Chinese literature’s most notable work, A Dream of Red Mansions, the title of which in Mandarin reads “Hung Lou Meng” (紅樓夢), is a novel said to be written by multiple authors – not a collaboration, rather a legitimate sequel adding a noteworthy “finishing touch” to the original installment. The novel with nearly 1,000 personalities (only 250 are anonymous) is so monumental that it garners its own “-ology” known as “Redology” (紅學).

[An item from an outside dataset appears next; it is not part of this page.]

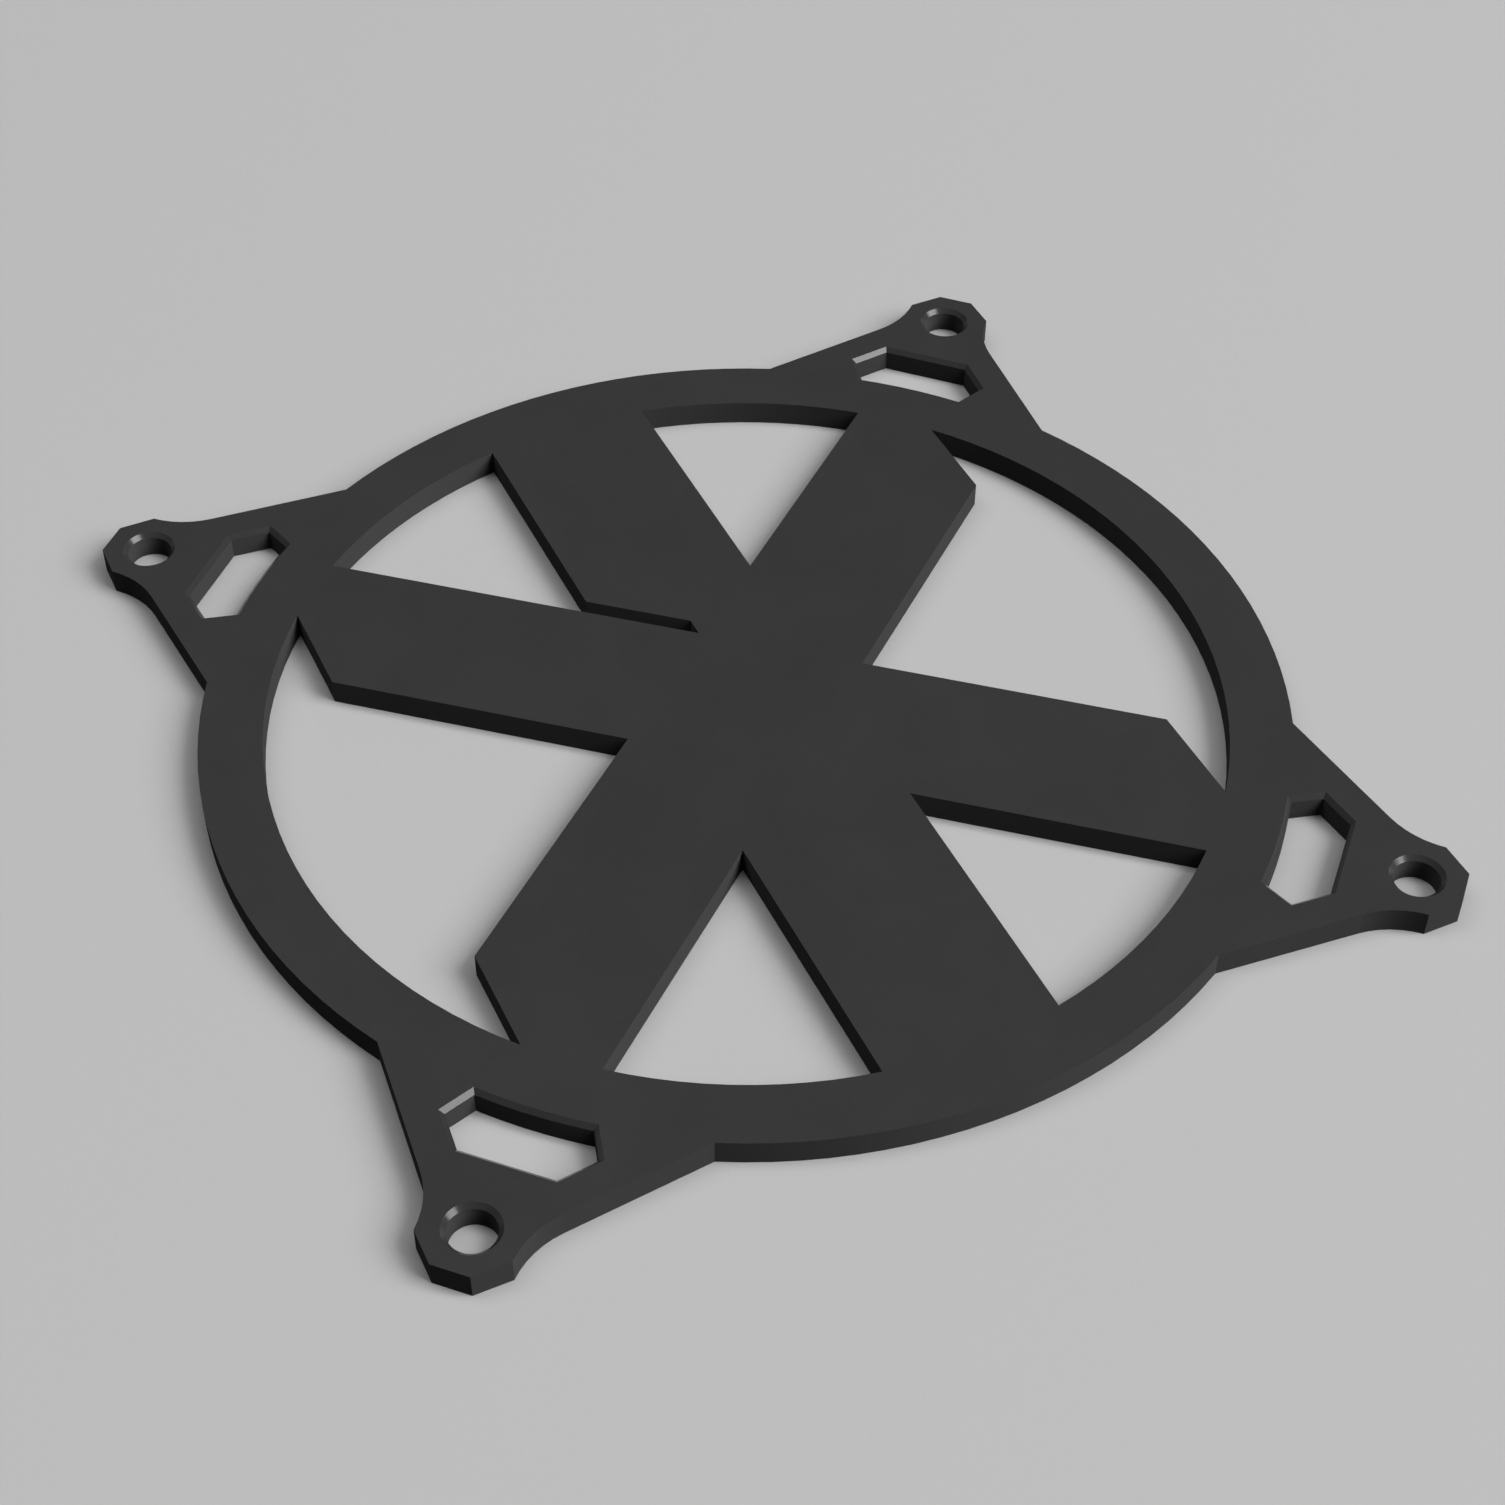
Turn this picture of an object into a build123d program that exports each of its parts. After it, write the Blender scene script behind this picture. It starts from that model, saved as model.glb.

Most scholars concur that the Qing Dynasty writer Cao XueQin (1715 – 1763) penned the book’s first 80 chapters. Writers-slash-editors Gao E (1738 – 1815) and Cheng WeiYuan must have admired Cao’s work so much that they undertook the immense project of not only editing but also supplementing an additional 40 chapters. Cao himself might have written each and every of the 120 chapters, or he might not be a contributor at all. He could have been born in 1724 and died in 1764 – this is how oblivious/obscure Cao’s existence on Planet Earth was. (Redology would be of less intensity if Cao’s contemporaries documented his life experience more earnestly.)
Having read too few chapters, I hesitated providing the following summary: A rock is reincarnated first as a guard who waters a plant every day. They re-encounter one another as cousins in a clan to which the imperial court bestows titles and fortune. The guard is now the sanguine male cousin PaoYu, born with a piece of jade in his mouth. The plant is the perpetually morbid female cousin DaiYu determined to repay PaoYu’s, or the guard’s, kindness. (Often I notice that the literature of the Orient focuses more on gratitude, while the Occident on atonement.) The members of the extended multi-generation family reside amidst “red mansions” – the definitive symbol of both prosperity and decadence in a gilded age.
Each chapter’s title contains 16 Chinese characters (Kanji), eight-word couplet. There are 120 chapters, thus 1,920 characters. 茶, the Chinese character for tea, appears only once, in Chapter 41:
櫳翠庵茶品梅花雪 怡紅院劫遇母蝗蟲
The Project Gutenberg E-Book translates the chapter title above as follows:
Chia Pao-yü tastes tea in the Lung Ts’ui monastery.
Old goody Liu gets drunk and falls asleep in the I Hung court.

During my family’s very first visit to Oahu’s Chinatown, right after immigrating to the States, we purchased the Foreign Languages Press Peking’s 1978 publication, translated by Yang Hsien-Yi and Yang Gladys. Back then all of us, though struggling with English, contemplated one day to appraise this acclaimed edition. I fell in love with the illustrations by artist Tai Tun-Pang and would turn the pages to re-examine the artwork, without reading a single word.
The Yangs’ translation below for Chapter 41’s title is much more literary:
Pao-yu Sips Tea in Green Lattice Nunnery
Granny Liu Succumbs to Wine in Happy Red Court
In amusing yet repulsive details the chapter describes an episode unimaginable even in the most stratified society of yesteryear. It warrants a separate T Ching post in which I will share my review.
To some readers, DaiYu’s burial of fallen blossom in Chapter 27 may be synonymous with the novel itself. Art often features DaiYu, holding shovel and satchel, soliloquizing poetically; PaoYu lurking and eavesdropping nearby. Do you see PaoYu in artist Tai Tun-Pang’s illustration, shown on this page?
Screen adaptations are scarce and all disappoint. China’s 1987 production had the actors wear heavy makeup and conversing in a style redolent of North Korean news anchors reporting on their semi-divine leader. One would think that advancements on all fronts would enable the 2010 production to advance as well – unfortunately no.
As for the book title, any translation other than “A Dream of Red Mansions” is utterly incongruous in my opinion. I will not waste time investigating why Wikipedia contributors, some of which may be Redologists with English proficiency, tolerate a title like “Dream of the Red Chamber.”